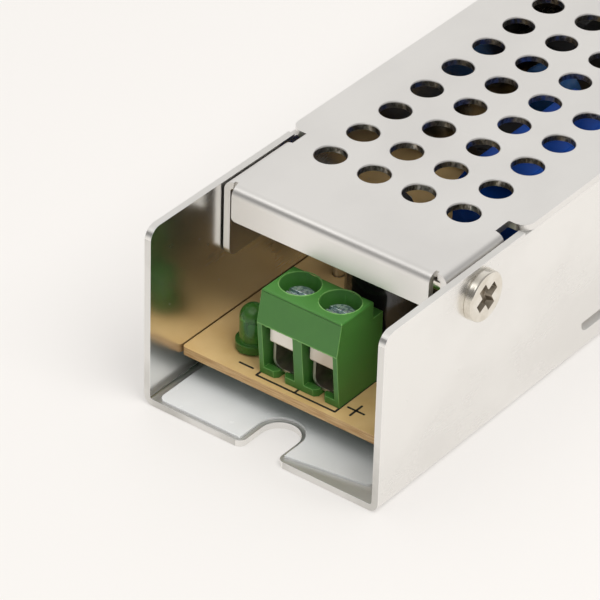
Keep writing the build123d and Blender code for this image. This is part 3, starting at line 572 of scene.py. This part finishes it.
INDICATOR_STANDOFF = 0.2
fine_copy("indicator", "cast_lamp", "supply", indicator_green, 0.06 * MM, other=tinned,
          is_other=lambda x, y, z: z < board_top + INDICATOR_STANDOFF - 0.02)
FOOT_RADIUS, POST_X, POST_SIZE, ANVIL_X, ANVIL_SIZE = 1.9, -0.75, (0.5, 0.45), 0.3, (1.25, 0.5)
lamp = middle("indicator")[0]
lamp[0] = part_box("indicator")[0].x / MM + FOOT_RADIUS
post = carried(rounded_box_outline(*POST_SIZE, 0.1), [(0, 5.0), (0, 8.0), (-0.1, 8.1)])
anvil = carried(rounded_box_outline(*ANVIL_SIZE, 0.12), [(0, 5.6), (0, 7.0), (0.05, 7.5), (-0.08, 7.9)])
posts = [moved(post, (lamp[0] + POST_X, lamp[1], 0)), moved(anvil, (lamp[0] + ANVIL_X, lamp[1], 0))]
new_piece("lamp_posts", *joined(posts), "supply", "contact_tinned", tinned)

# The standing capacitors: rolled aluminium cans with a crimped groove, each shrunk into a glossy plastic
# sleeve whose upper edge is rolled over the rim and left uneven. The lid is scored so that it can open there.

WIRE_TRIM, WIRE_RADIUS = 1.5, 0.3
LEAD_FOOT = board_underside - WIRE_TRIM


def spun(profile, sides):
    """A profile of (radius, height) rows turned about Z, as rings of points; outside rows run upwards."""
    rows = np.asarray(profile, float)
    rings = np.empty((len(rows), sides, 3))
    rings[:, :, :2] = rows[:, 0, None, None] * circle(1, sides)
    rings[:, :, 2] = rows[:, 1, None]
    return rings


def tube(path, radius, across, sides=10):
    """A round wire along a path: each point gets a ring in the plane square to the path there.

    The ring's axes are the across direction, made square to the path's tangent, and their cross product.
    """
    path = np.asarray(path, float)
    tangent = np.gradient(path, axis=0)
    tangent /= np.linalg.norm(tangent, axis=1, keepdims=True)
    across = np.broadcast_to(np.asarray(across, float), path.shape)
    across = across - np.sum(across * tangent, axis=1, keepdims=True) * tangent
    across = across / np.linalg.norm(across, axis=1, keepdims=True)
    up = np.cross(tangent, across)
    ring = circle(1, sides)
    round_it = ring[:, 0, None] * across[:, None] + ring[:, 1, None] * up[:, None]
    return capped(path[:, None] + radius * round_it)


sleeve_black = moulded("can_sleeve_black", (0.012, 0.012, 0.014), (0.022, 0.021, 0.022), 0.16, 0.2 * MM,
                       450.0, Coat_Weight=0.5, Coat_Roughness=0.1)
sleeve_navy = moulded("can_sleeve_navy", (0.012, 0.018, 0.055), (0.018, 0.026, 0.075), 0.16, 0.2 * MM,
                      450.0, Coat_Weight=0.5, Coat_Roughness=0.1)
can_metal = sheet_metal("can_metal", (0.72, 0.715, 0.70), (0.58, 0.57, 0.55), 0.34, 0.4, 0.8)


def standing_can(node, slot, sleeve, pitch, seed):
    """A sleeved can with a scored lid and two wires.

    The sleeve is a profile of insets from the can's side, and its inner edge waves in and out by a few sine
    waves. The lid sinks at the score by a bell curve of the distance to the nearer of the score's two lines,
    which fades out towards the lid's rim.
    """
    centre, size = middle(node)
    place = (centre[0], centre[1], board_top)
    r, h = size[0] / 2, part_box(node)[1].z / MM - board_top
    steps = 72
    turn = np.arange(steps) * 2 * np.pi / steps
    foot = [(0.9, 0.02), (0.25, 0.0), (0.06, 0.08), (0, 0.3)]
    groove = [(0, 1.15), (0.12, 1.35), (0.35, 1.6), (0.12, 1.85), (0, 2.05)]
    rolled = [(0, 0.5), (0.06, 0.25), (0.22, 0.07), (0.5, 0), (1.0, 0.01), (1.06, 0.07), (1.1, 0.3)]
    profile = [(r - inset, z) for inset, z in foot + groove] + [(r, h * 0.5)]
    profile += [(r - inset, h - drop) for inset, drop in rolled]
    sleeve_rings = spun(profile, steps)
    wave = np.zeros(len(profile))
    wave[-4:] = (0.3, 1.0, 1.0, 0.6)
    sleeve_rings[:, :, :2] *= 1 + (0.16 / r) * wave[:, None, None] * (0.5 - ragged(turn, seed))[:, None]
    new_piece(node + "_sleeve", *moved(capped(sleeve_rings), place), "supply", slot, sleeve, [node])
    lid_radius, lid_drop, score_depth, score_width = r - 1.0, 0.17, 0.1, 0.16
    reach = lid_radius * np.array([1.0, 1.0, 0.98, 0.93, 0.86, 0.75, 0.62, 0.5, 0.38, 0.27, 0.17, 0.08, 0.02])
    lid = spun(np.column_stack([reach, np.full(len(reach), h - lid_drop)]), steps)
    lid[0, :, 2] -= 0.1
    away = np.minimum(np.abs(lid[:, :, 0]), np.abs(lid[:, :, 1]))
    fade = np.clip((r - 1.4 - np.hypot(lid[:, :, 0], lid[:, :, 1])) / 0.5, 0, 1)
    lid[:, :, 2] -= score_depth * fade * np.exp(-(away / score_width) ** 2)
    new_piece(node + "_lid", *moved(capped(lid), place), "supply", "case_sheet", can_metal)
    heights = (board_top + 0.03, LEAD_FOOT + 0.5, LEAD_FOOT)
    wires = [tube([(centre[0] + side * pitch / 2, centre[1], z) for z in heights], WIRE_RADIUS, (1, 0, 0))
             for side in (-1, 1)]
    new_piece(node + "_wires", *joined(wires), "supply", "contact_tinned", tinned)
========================
Return each line of the data exactly as written above.

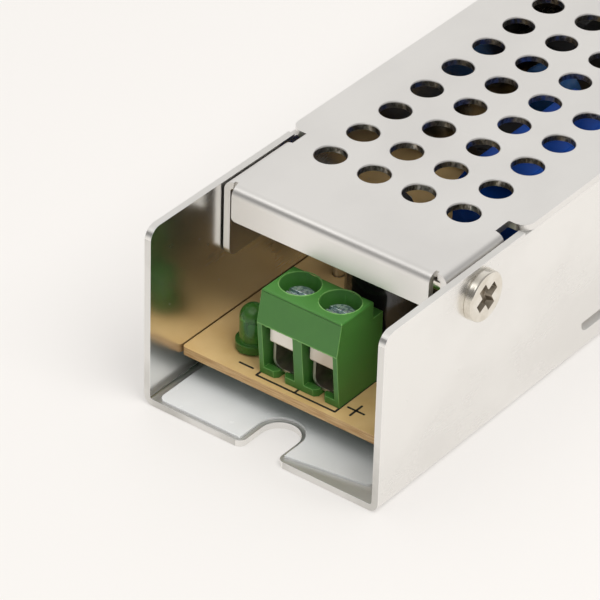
Keep writing the build123d and Blender code for this image. This is part 3, starting at line 572 of scene.py. This part finishes it.
INDICATOR_STANDOFF = 0.2
fine_copy("indicator", "cast_lamp", "supply", indicator_green, 0.06 * MM, other=tinned,
          is_other=lambda x, y, z: z < board_top + INDICATOR_STANDOFF - 0.02)
FOOT_RADIUS, POST_X, POST_SIZE, ANVIL_X, ANVIL_SIZE = 1.9, -0.75, (0.5, 0.45), 0.3, (1.25, 0.5)
lamp = middle("indicator")[0]
lamp[0] = part_box("indicator")[0].x / MM + FOOT_RADIUS
post = carried(rounded_box_outline(*POST_SIZE, 0.1), [(0, 5.0), (0, 8.0), (-0.1, 8.1)])
anvil = carried(rounded_box_outline(*ANVIL_SIZE, 0.12), [(0, 5.6), (0, 7.0), (0.05, 7.5), (-0.08, 7.9)])
posts = [moved(post, (lamp[0] + POST_X, lamp[1], 0)), moved(anvil, (lamp[0] + ANVIL_X, lamp[1], 0))]
new_piece("lamp_posts", *joined(posts), "supply", "contact_tinned", tinned)

# The standing capacitors: rolled aluminium cans with a crimped groove, each shrunk into a glossy plastic
# sleeve whose upper edge is rolled over the rim and left uneven. The lid is scored so that it can open there.

WIRE_TRIM, WIRE_RADIUS = 1.5, 0.3
LEAD_FOOT = board_underside - WIRE_TRIM


def spun(profile, sides):
    """A profile of (radius, height) rows turned about Z, as rings of points; outside rows run upwards."""
    rows = np.asarray(profile, float)
    rings = np.empty((len(rows), sides, 3))
    rings[:, :, :2] = rows[:, 0, None, None] * circle(1, sides)
    rings[:, :, 2] = rows[:, 1, None]
    return rings


def tube(path, radius, across, sides=10):
    """A round wire along a path: each point gets a ring in the plane square to the path there.

    The ring's axes are the across direction, made square to the path's tangent, and their cross product.
    """
    path = np.asarray(path, float)
    tangent = np.gradient(path, axis=0)
    tangent /= np.linalg.norm(tangent, axis=1, keepdims=True)
    across = np.broadcast_to(np.asarray(across, float), path.shape)
    across = across - np.sum(across * tangent, axis=1, keepdims=True) * tangent
    across = across / np.linalg.norm(across, axis=1, keepdims=True)
    up = np.cross(tangent, across)
    ring = circle(1, sides)
    round_it = ring[:, 0, None] * across[:, None] + ring[:, 1, None] * up[:, None]
    return capped(path[:, None] + radius * round_it)


sleeve_black = moulded("can_sleeve_black", (0.012, 0.012, 0.014), (0.022, 0.021, 0.022), 0.16, 0.2 * MM,
                       450.0, Coat_Weight=0.5, Coat_Roughness=0.1)
sleeve_navy = moulded("can_sleeve_navy", (0.012, 0.018, 0.055), (0.018, 0.026, 0.075), 0.16, 0.2 * MM,
                      450.0, Coat_Weight=0.5, Coat_Roughness=0.1)
can_metal = sheet_metal("can_metal", (0.72, 0.715, 0.70), (0.58, 0.57, 0.55), 0.34, 0.4, 0.8)


def standing_can(node, slot, sleeve, pitch, seed):
    """A sleeved can with a scored lid and two wires.

    The sleeve is a profile of insets from the can's side, and its inner edge waves in and out by a few sine
    waves. The lid sinks at the score by a bell curve of the distance to the nearer of the score's two lines,
    which fades out towards the lid's rim.
    """
    centre, size = middle(node)
    place = (centre[0], centre[1], board_top)
    r, h = size[0] / 2, part_box(node)[1].z / MM - board_top
    steps = 72
    turn = np.arange(steps) * 2 * np.pi / steps
    foot = [(0.9, 0.02), (0.25, 0.0), (0.06, 0.08), (0, 0.3)]
    groove = [(0, 1.15), (0.12, 1.35), (0.35, 1.6), (0.12, 1.85), (0, 2.05)]
    rolled = [(0, 0.5), (0.06, 0.25), (0.22, 0.07), (0.5, 0), (1.0, 0.01), (1.06, 0.07), (1.1, 0.3)]
    profile = [(r - inset, z) for inset, z in foot + groove] + [(r, h * 0.5)]
    profile += [(r - inset, h - drop) for inset, drop in rolled]
    sleeve_rings = spun(profile, steps)
    wave = np.zeros(len(profile))
    wave[-4:] = (0.3, 1.0, 1.0, 0.6)
    sleeve_rings[:, :, :2] *= 1 + (0.16 / r) * wave[:, None, None] * (0.5 - ragged(turn, seed))[:, None]
    new_piece(node + "_sleeve", *moved(capped(sleeve_rings), place), "supply", slot, sleeve, [node])
    lid_radius, lid_drop, score_depth, score_width = r - 1.0, 0.17, 0.1, 0.16
    reach = lid_radius * np.array([1.0, 1.0, 0.98, 0.93, 0.86, 0.75, 0.62, 0.5, 0.38, 0.27, 0.17, 0.08, 0.02])
    lid = spun(np.column_stack([reach, np.full(len(reach), h - lid_drop)]), steps)
    lid[0, :, 2] -= 0.1
    away = np.minimum(np.abs(lid[:, :, 0]), np.abs(lid[:, :, 1]))
    fade = np.clip((r - 1.4 - np.hypot(lid[:, :, 0], lid[:, :, 1])) / 0.5, 0, 1)
    lid[:, :, 2] -= score_depth * fade * np.exp(-(away / score_width) ** 2)
    new_piece(node + "_lid", *moved(capped(lid), place), "supply", "case_sheet", can_metal)
    heights = (board_top + 0.03, LEAD_FOOT + 0.5, LEAD_FOOT)
    wires = [tube([(centre[0] + side * pitch / 2, centre[1], z) for z in heights], WIRE_RADIUS, (1, 0, 0))
             for side in (-1, 1)]
    new_piece(node + "_wires", *joined(wires), "supply", "contact_tinned", tinned)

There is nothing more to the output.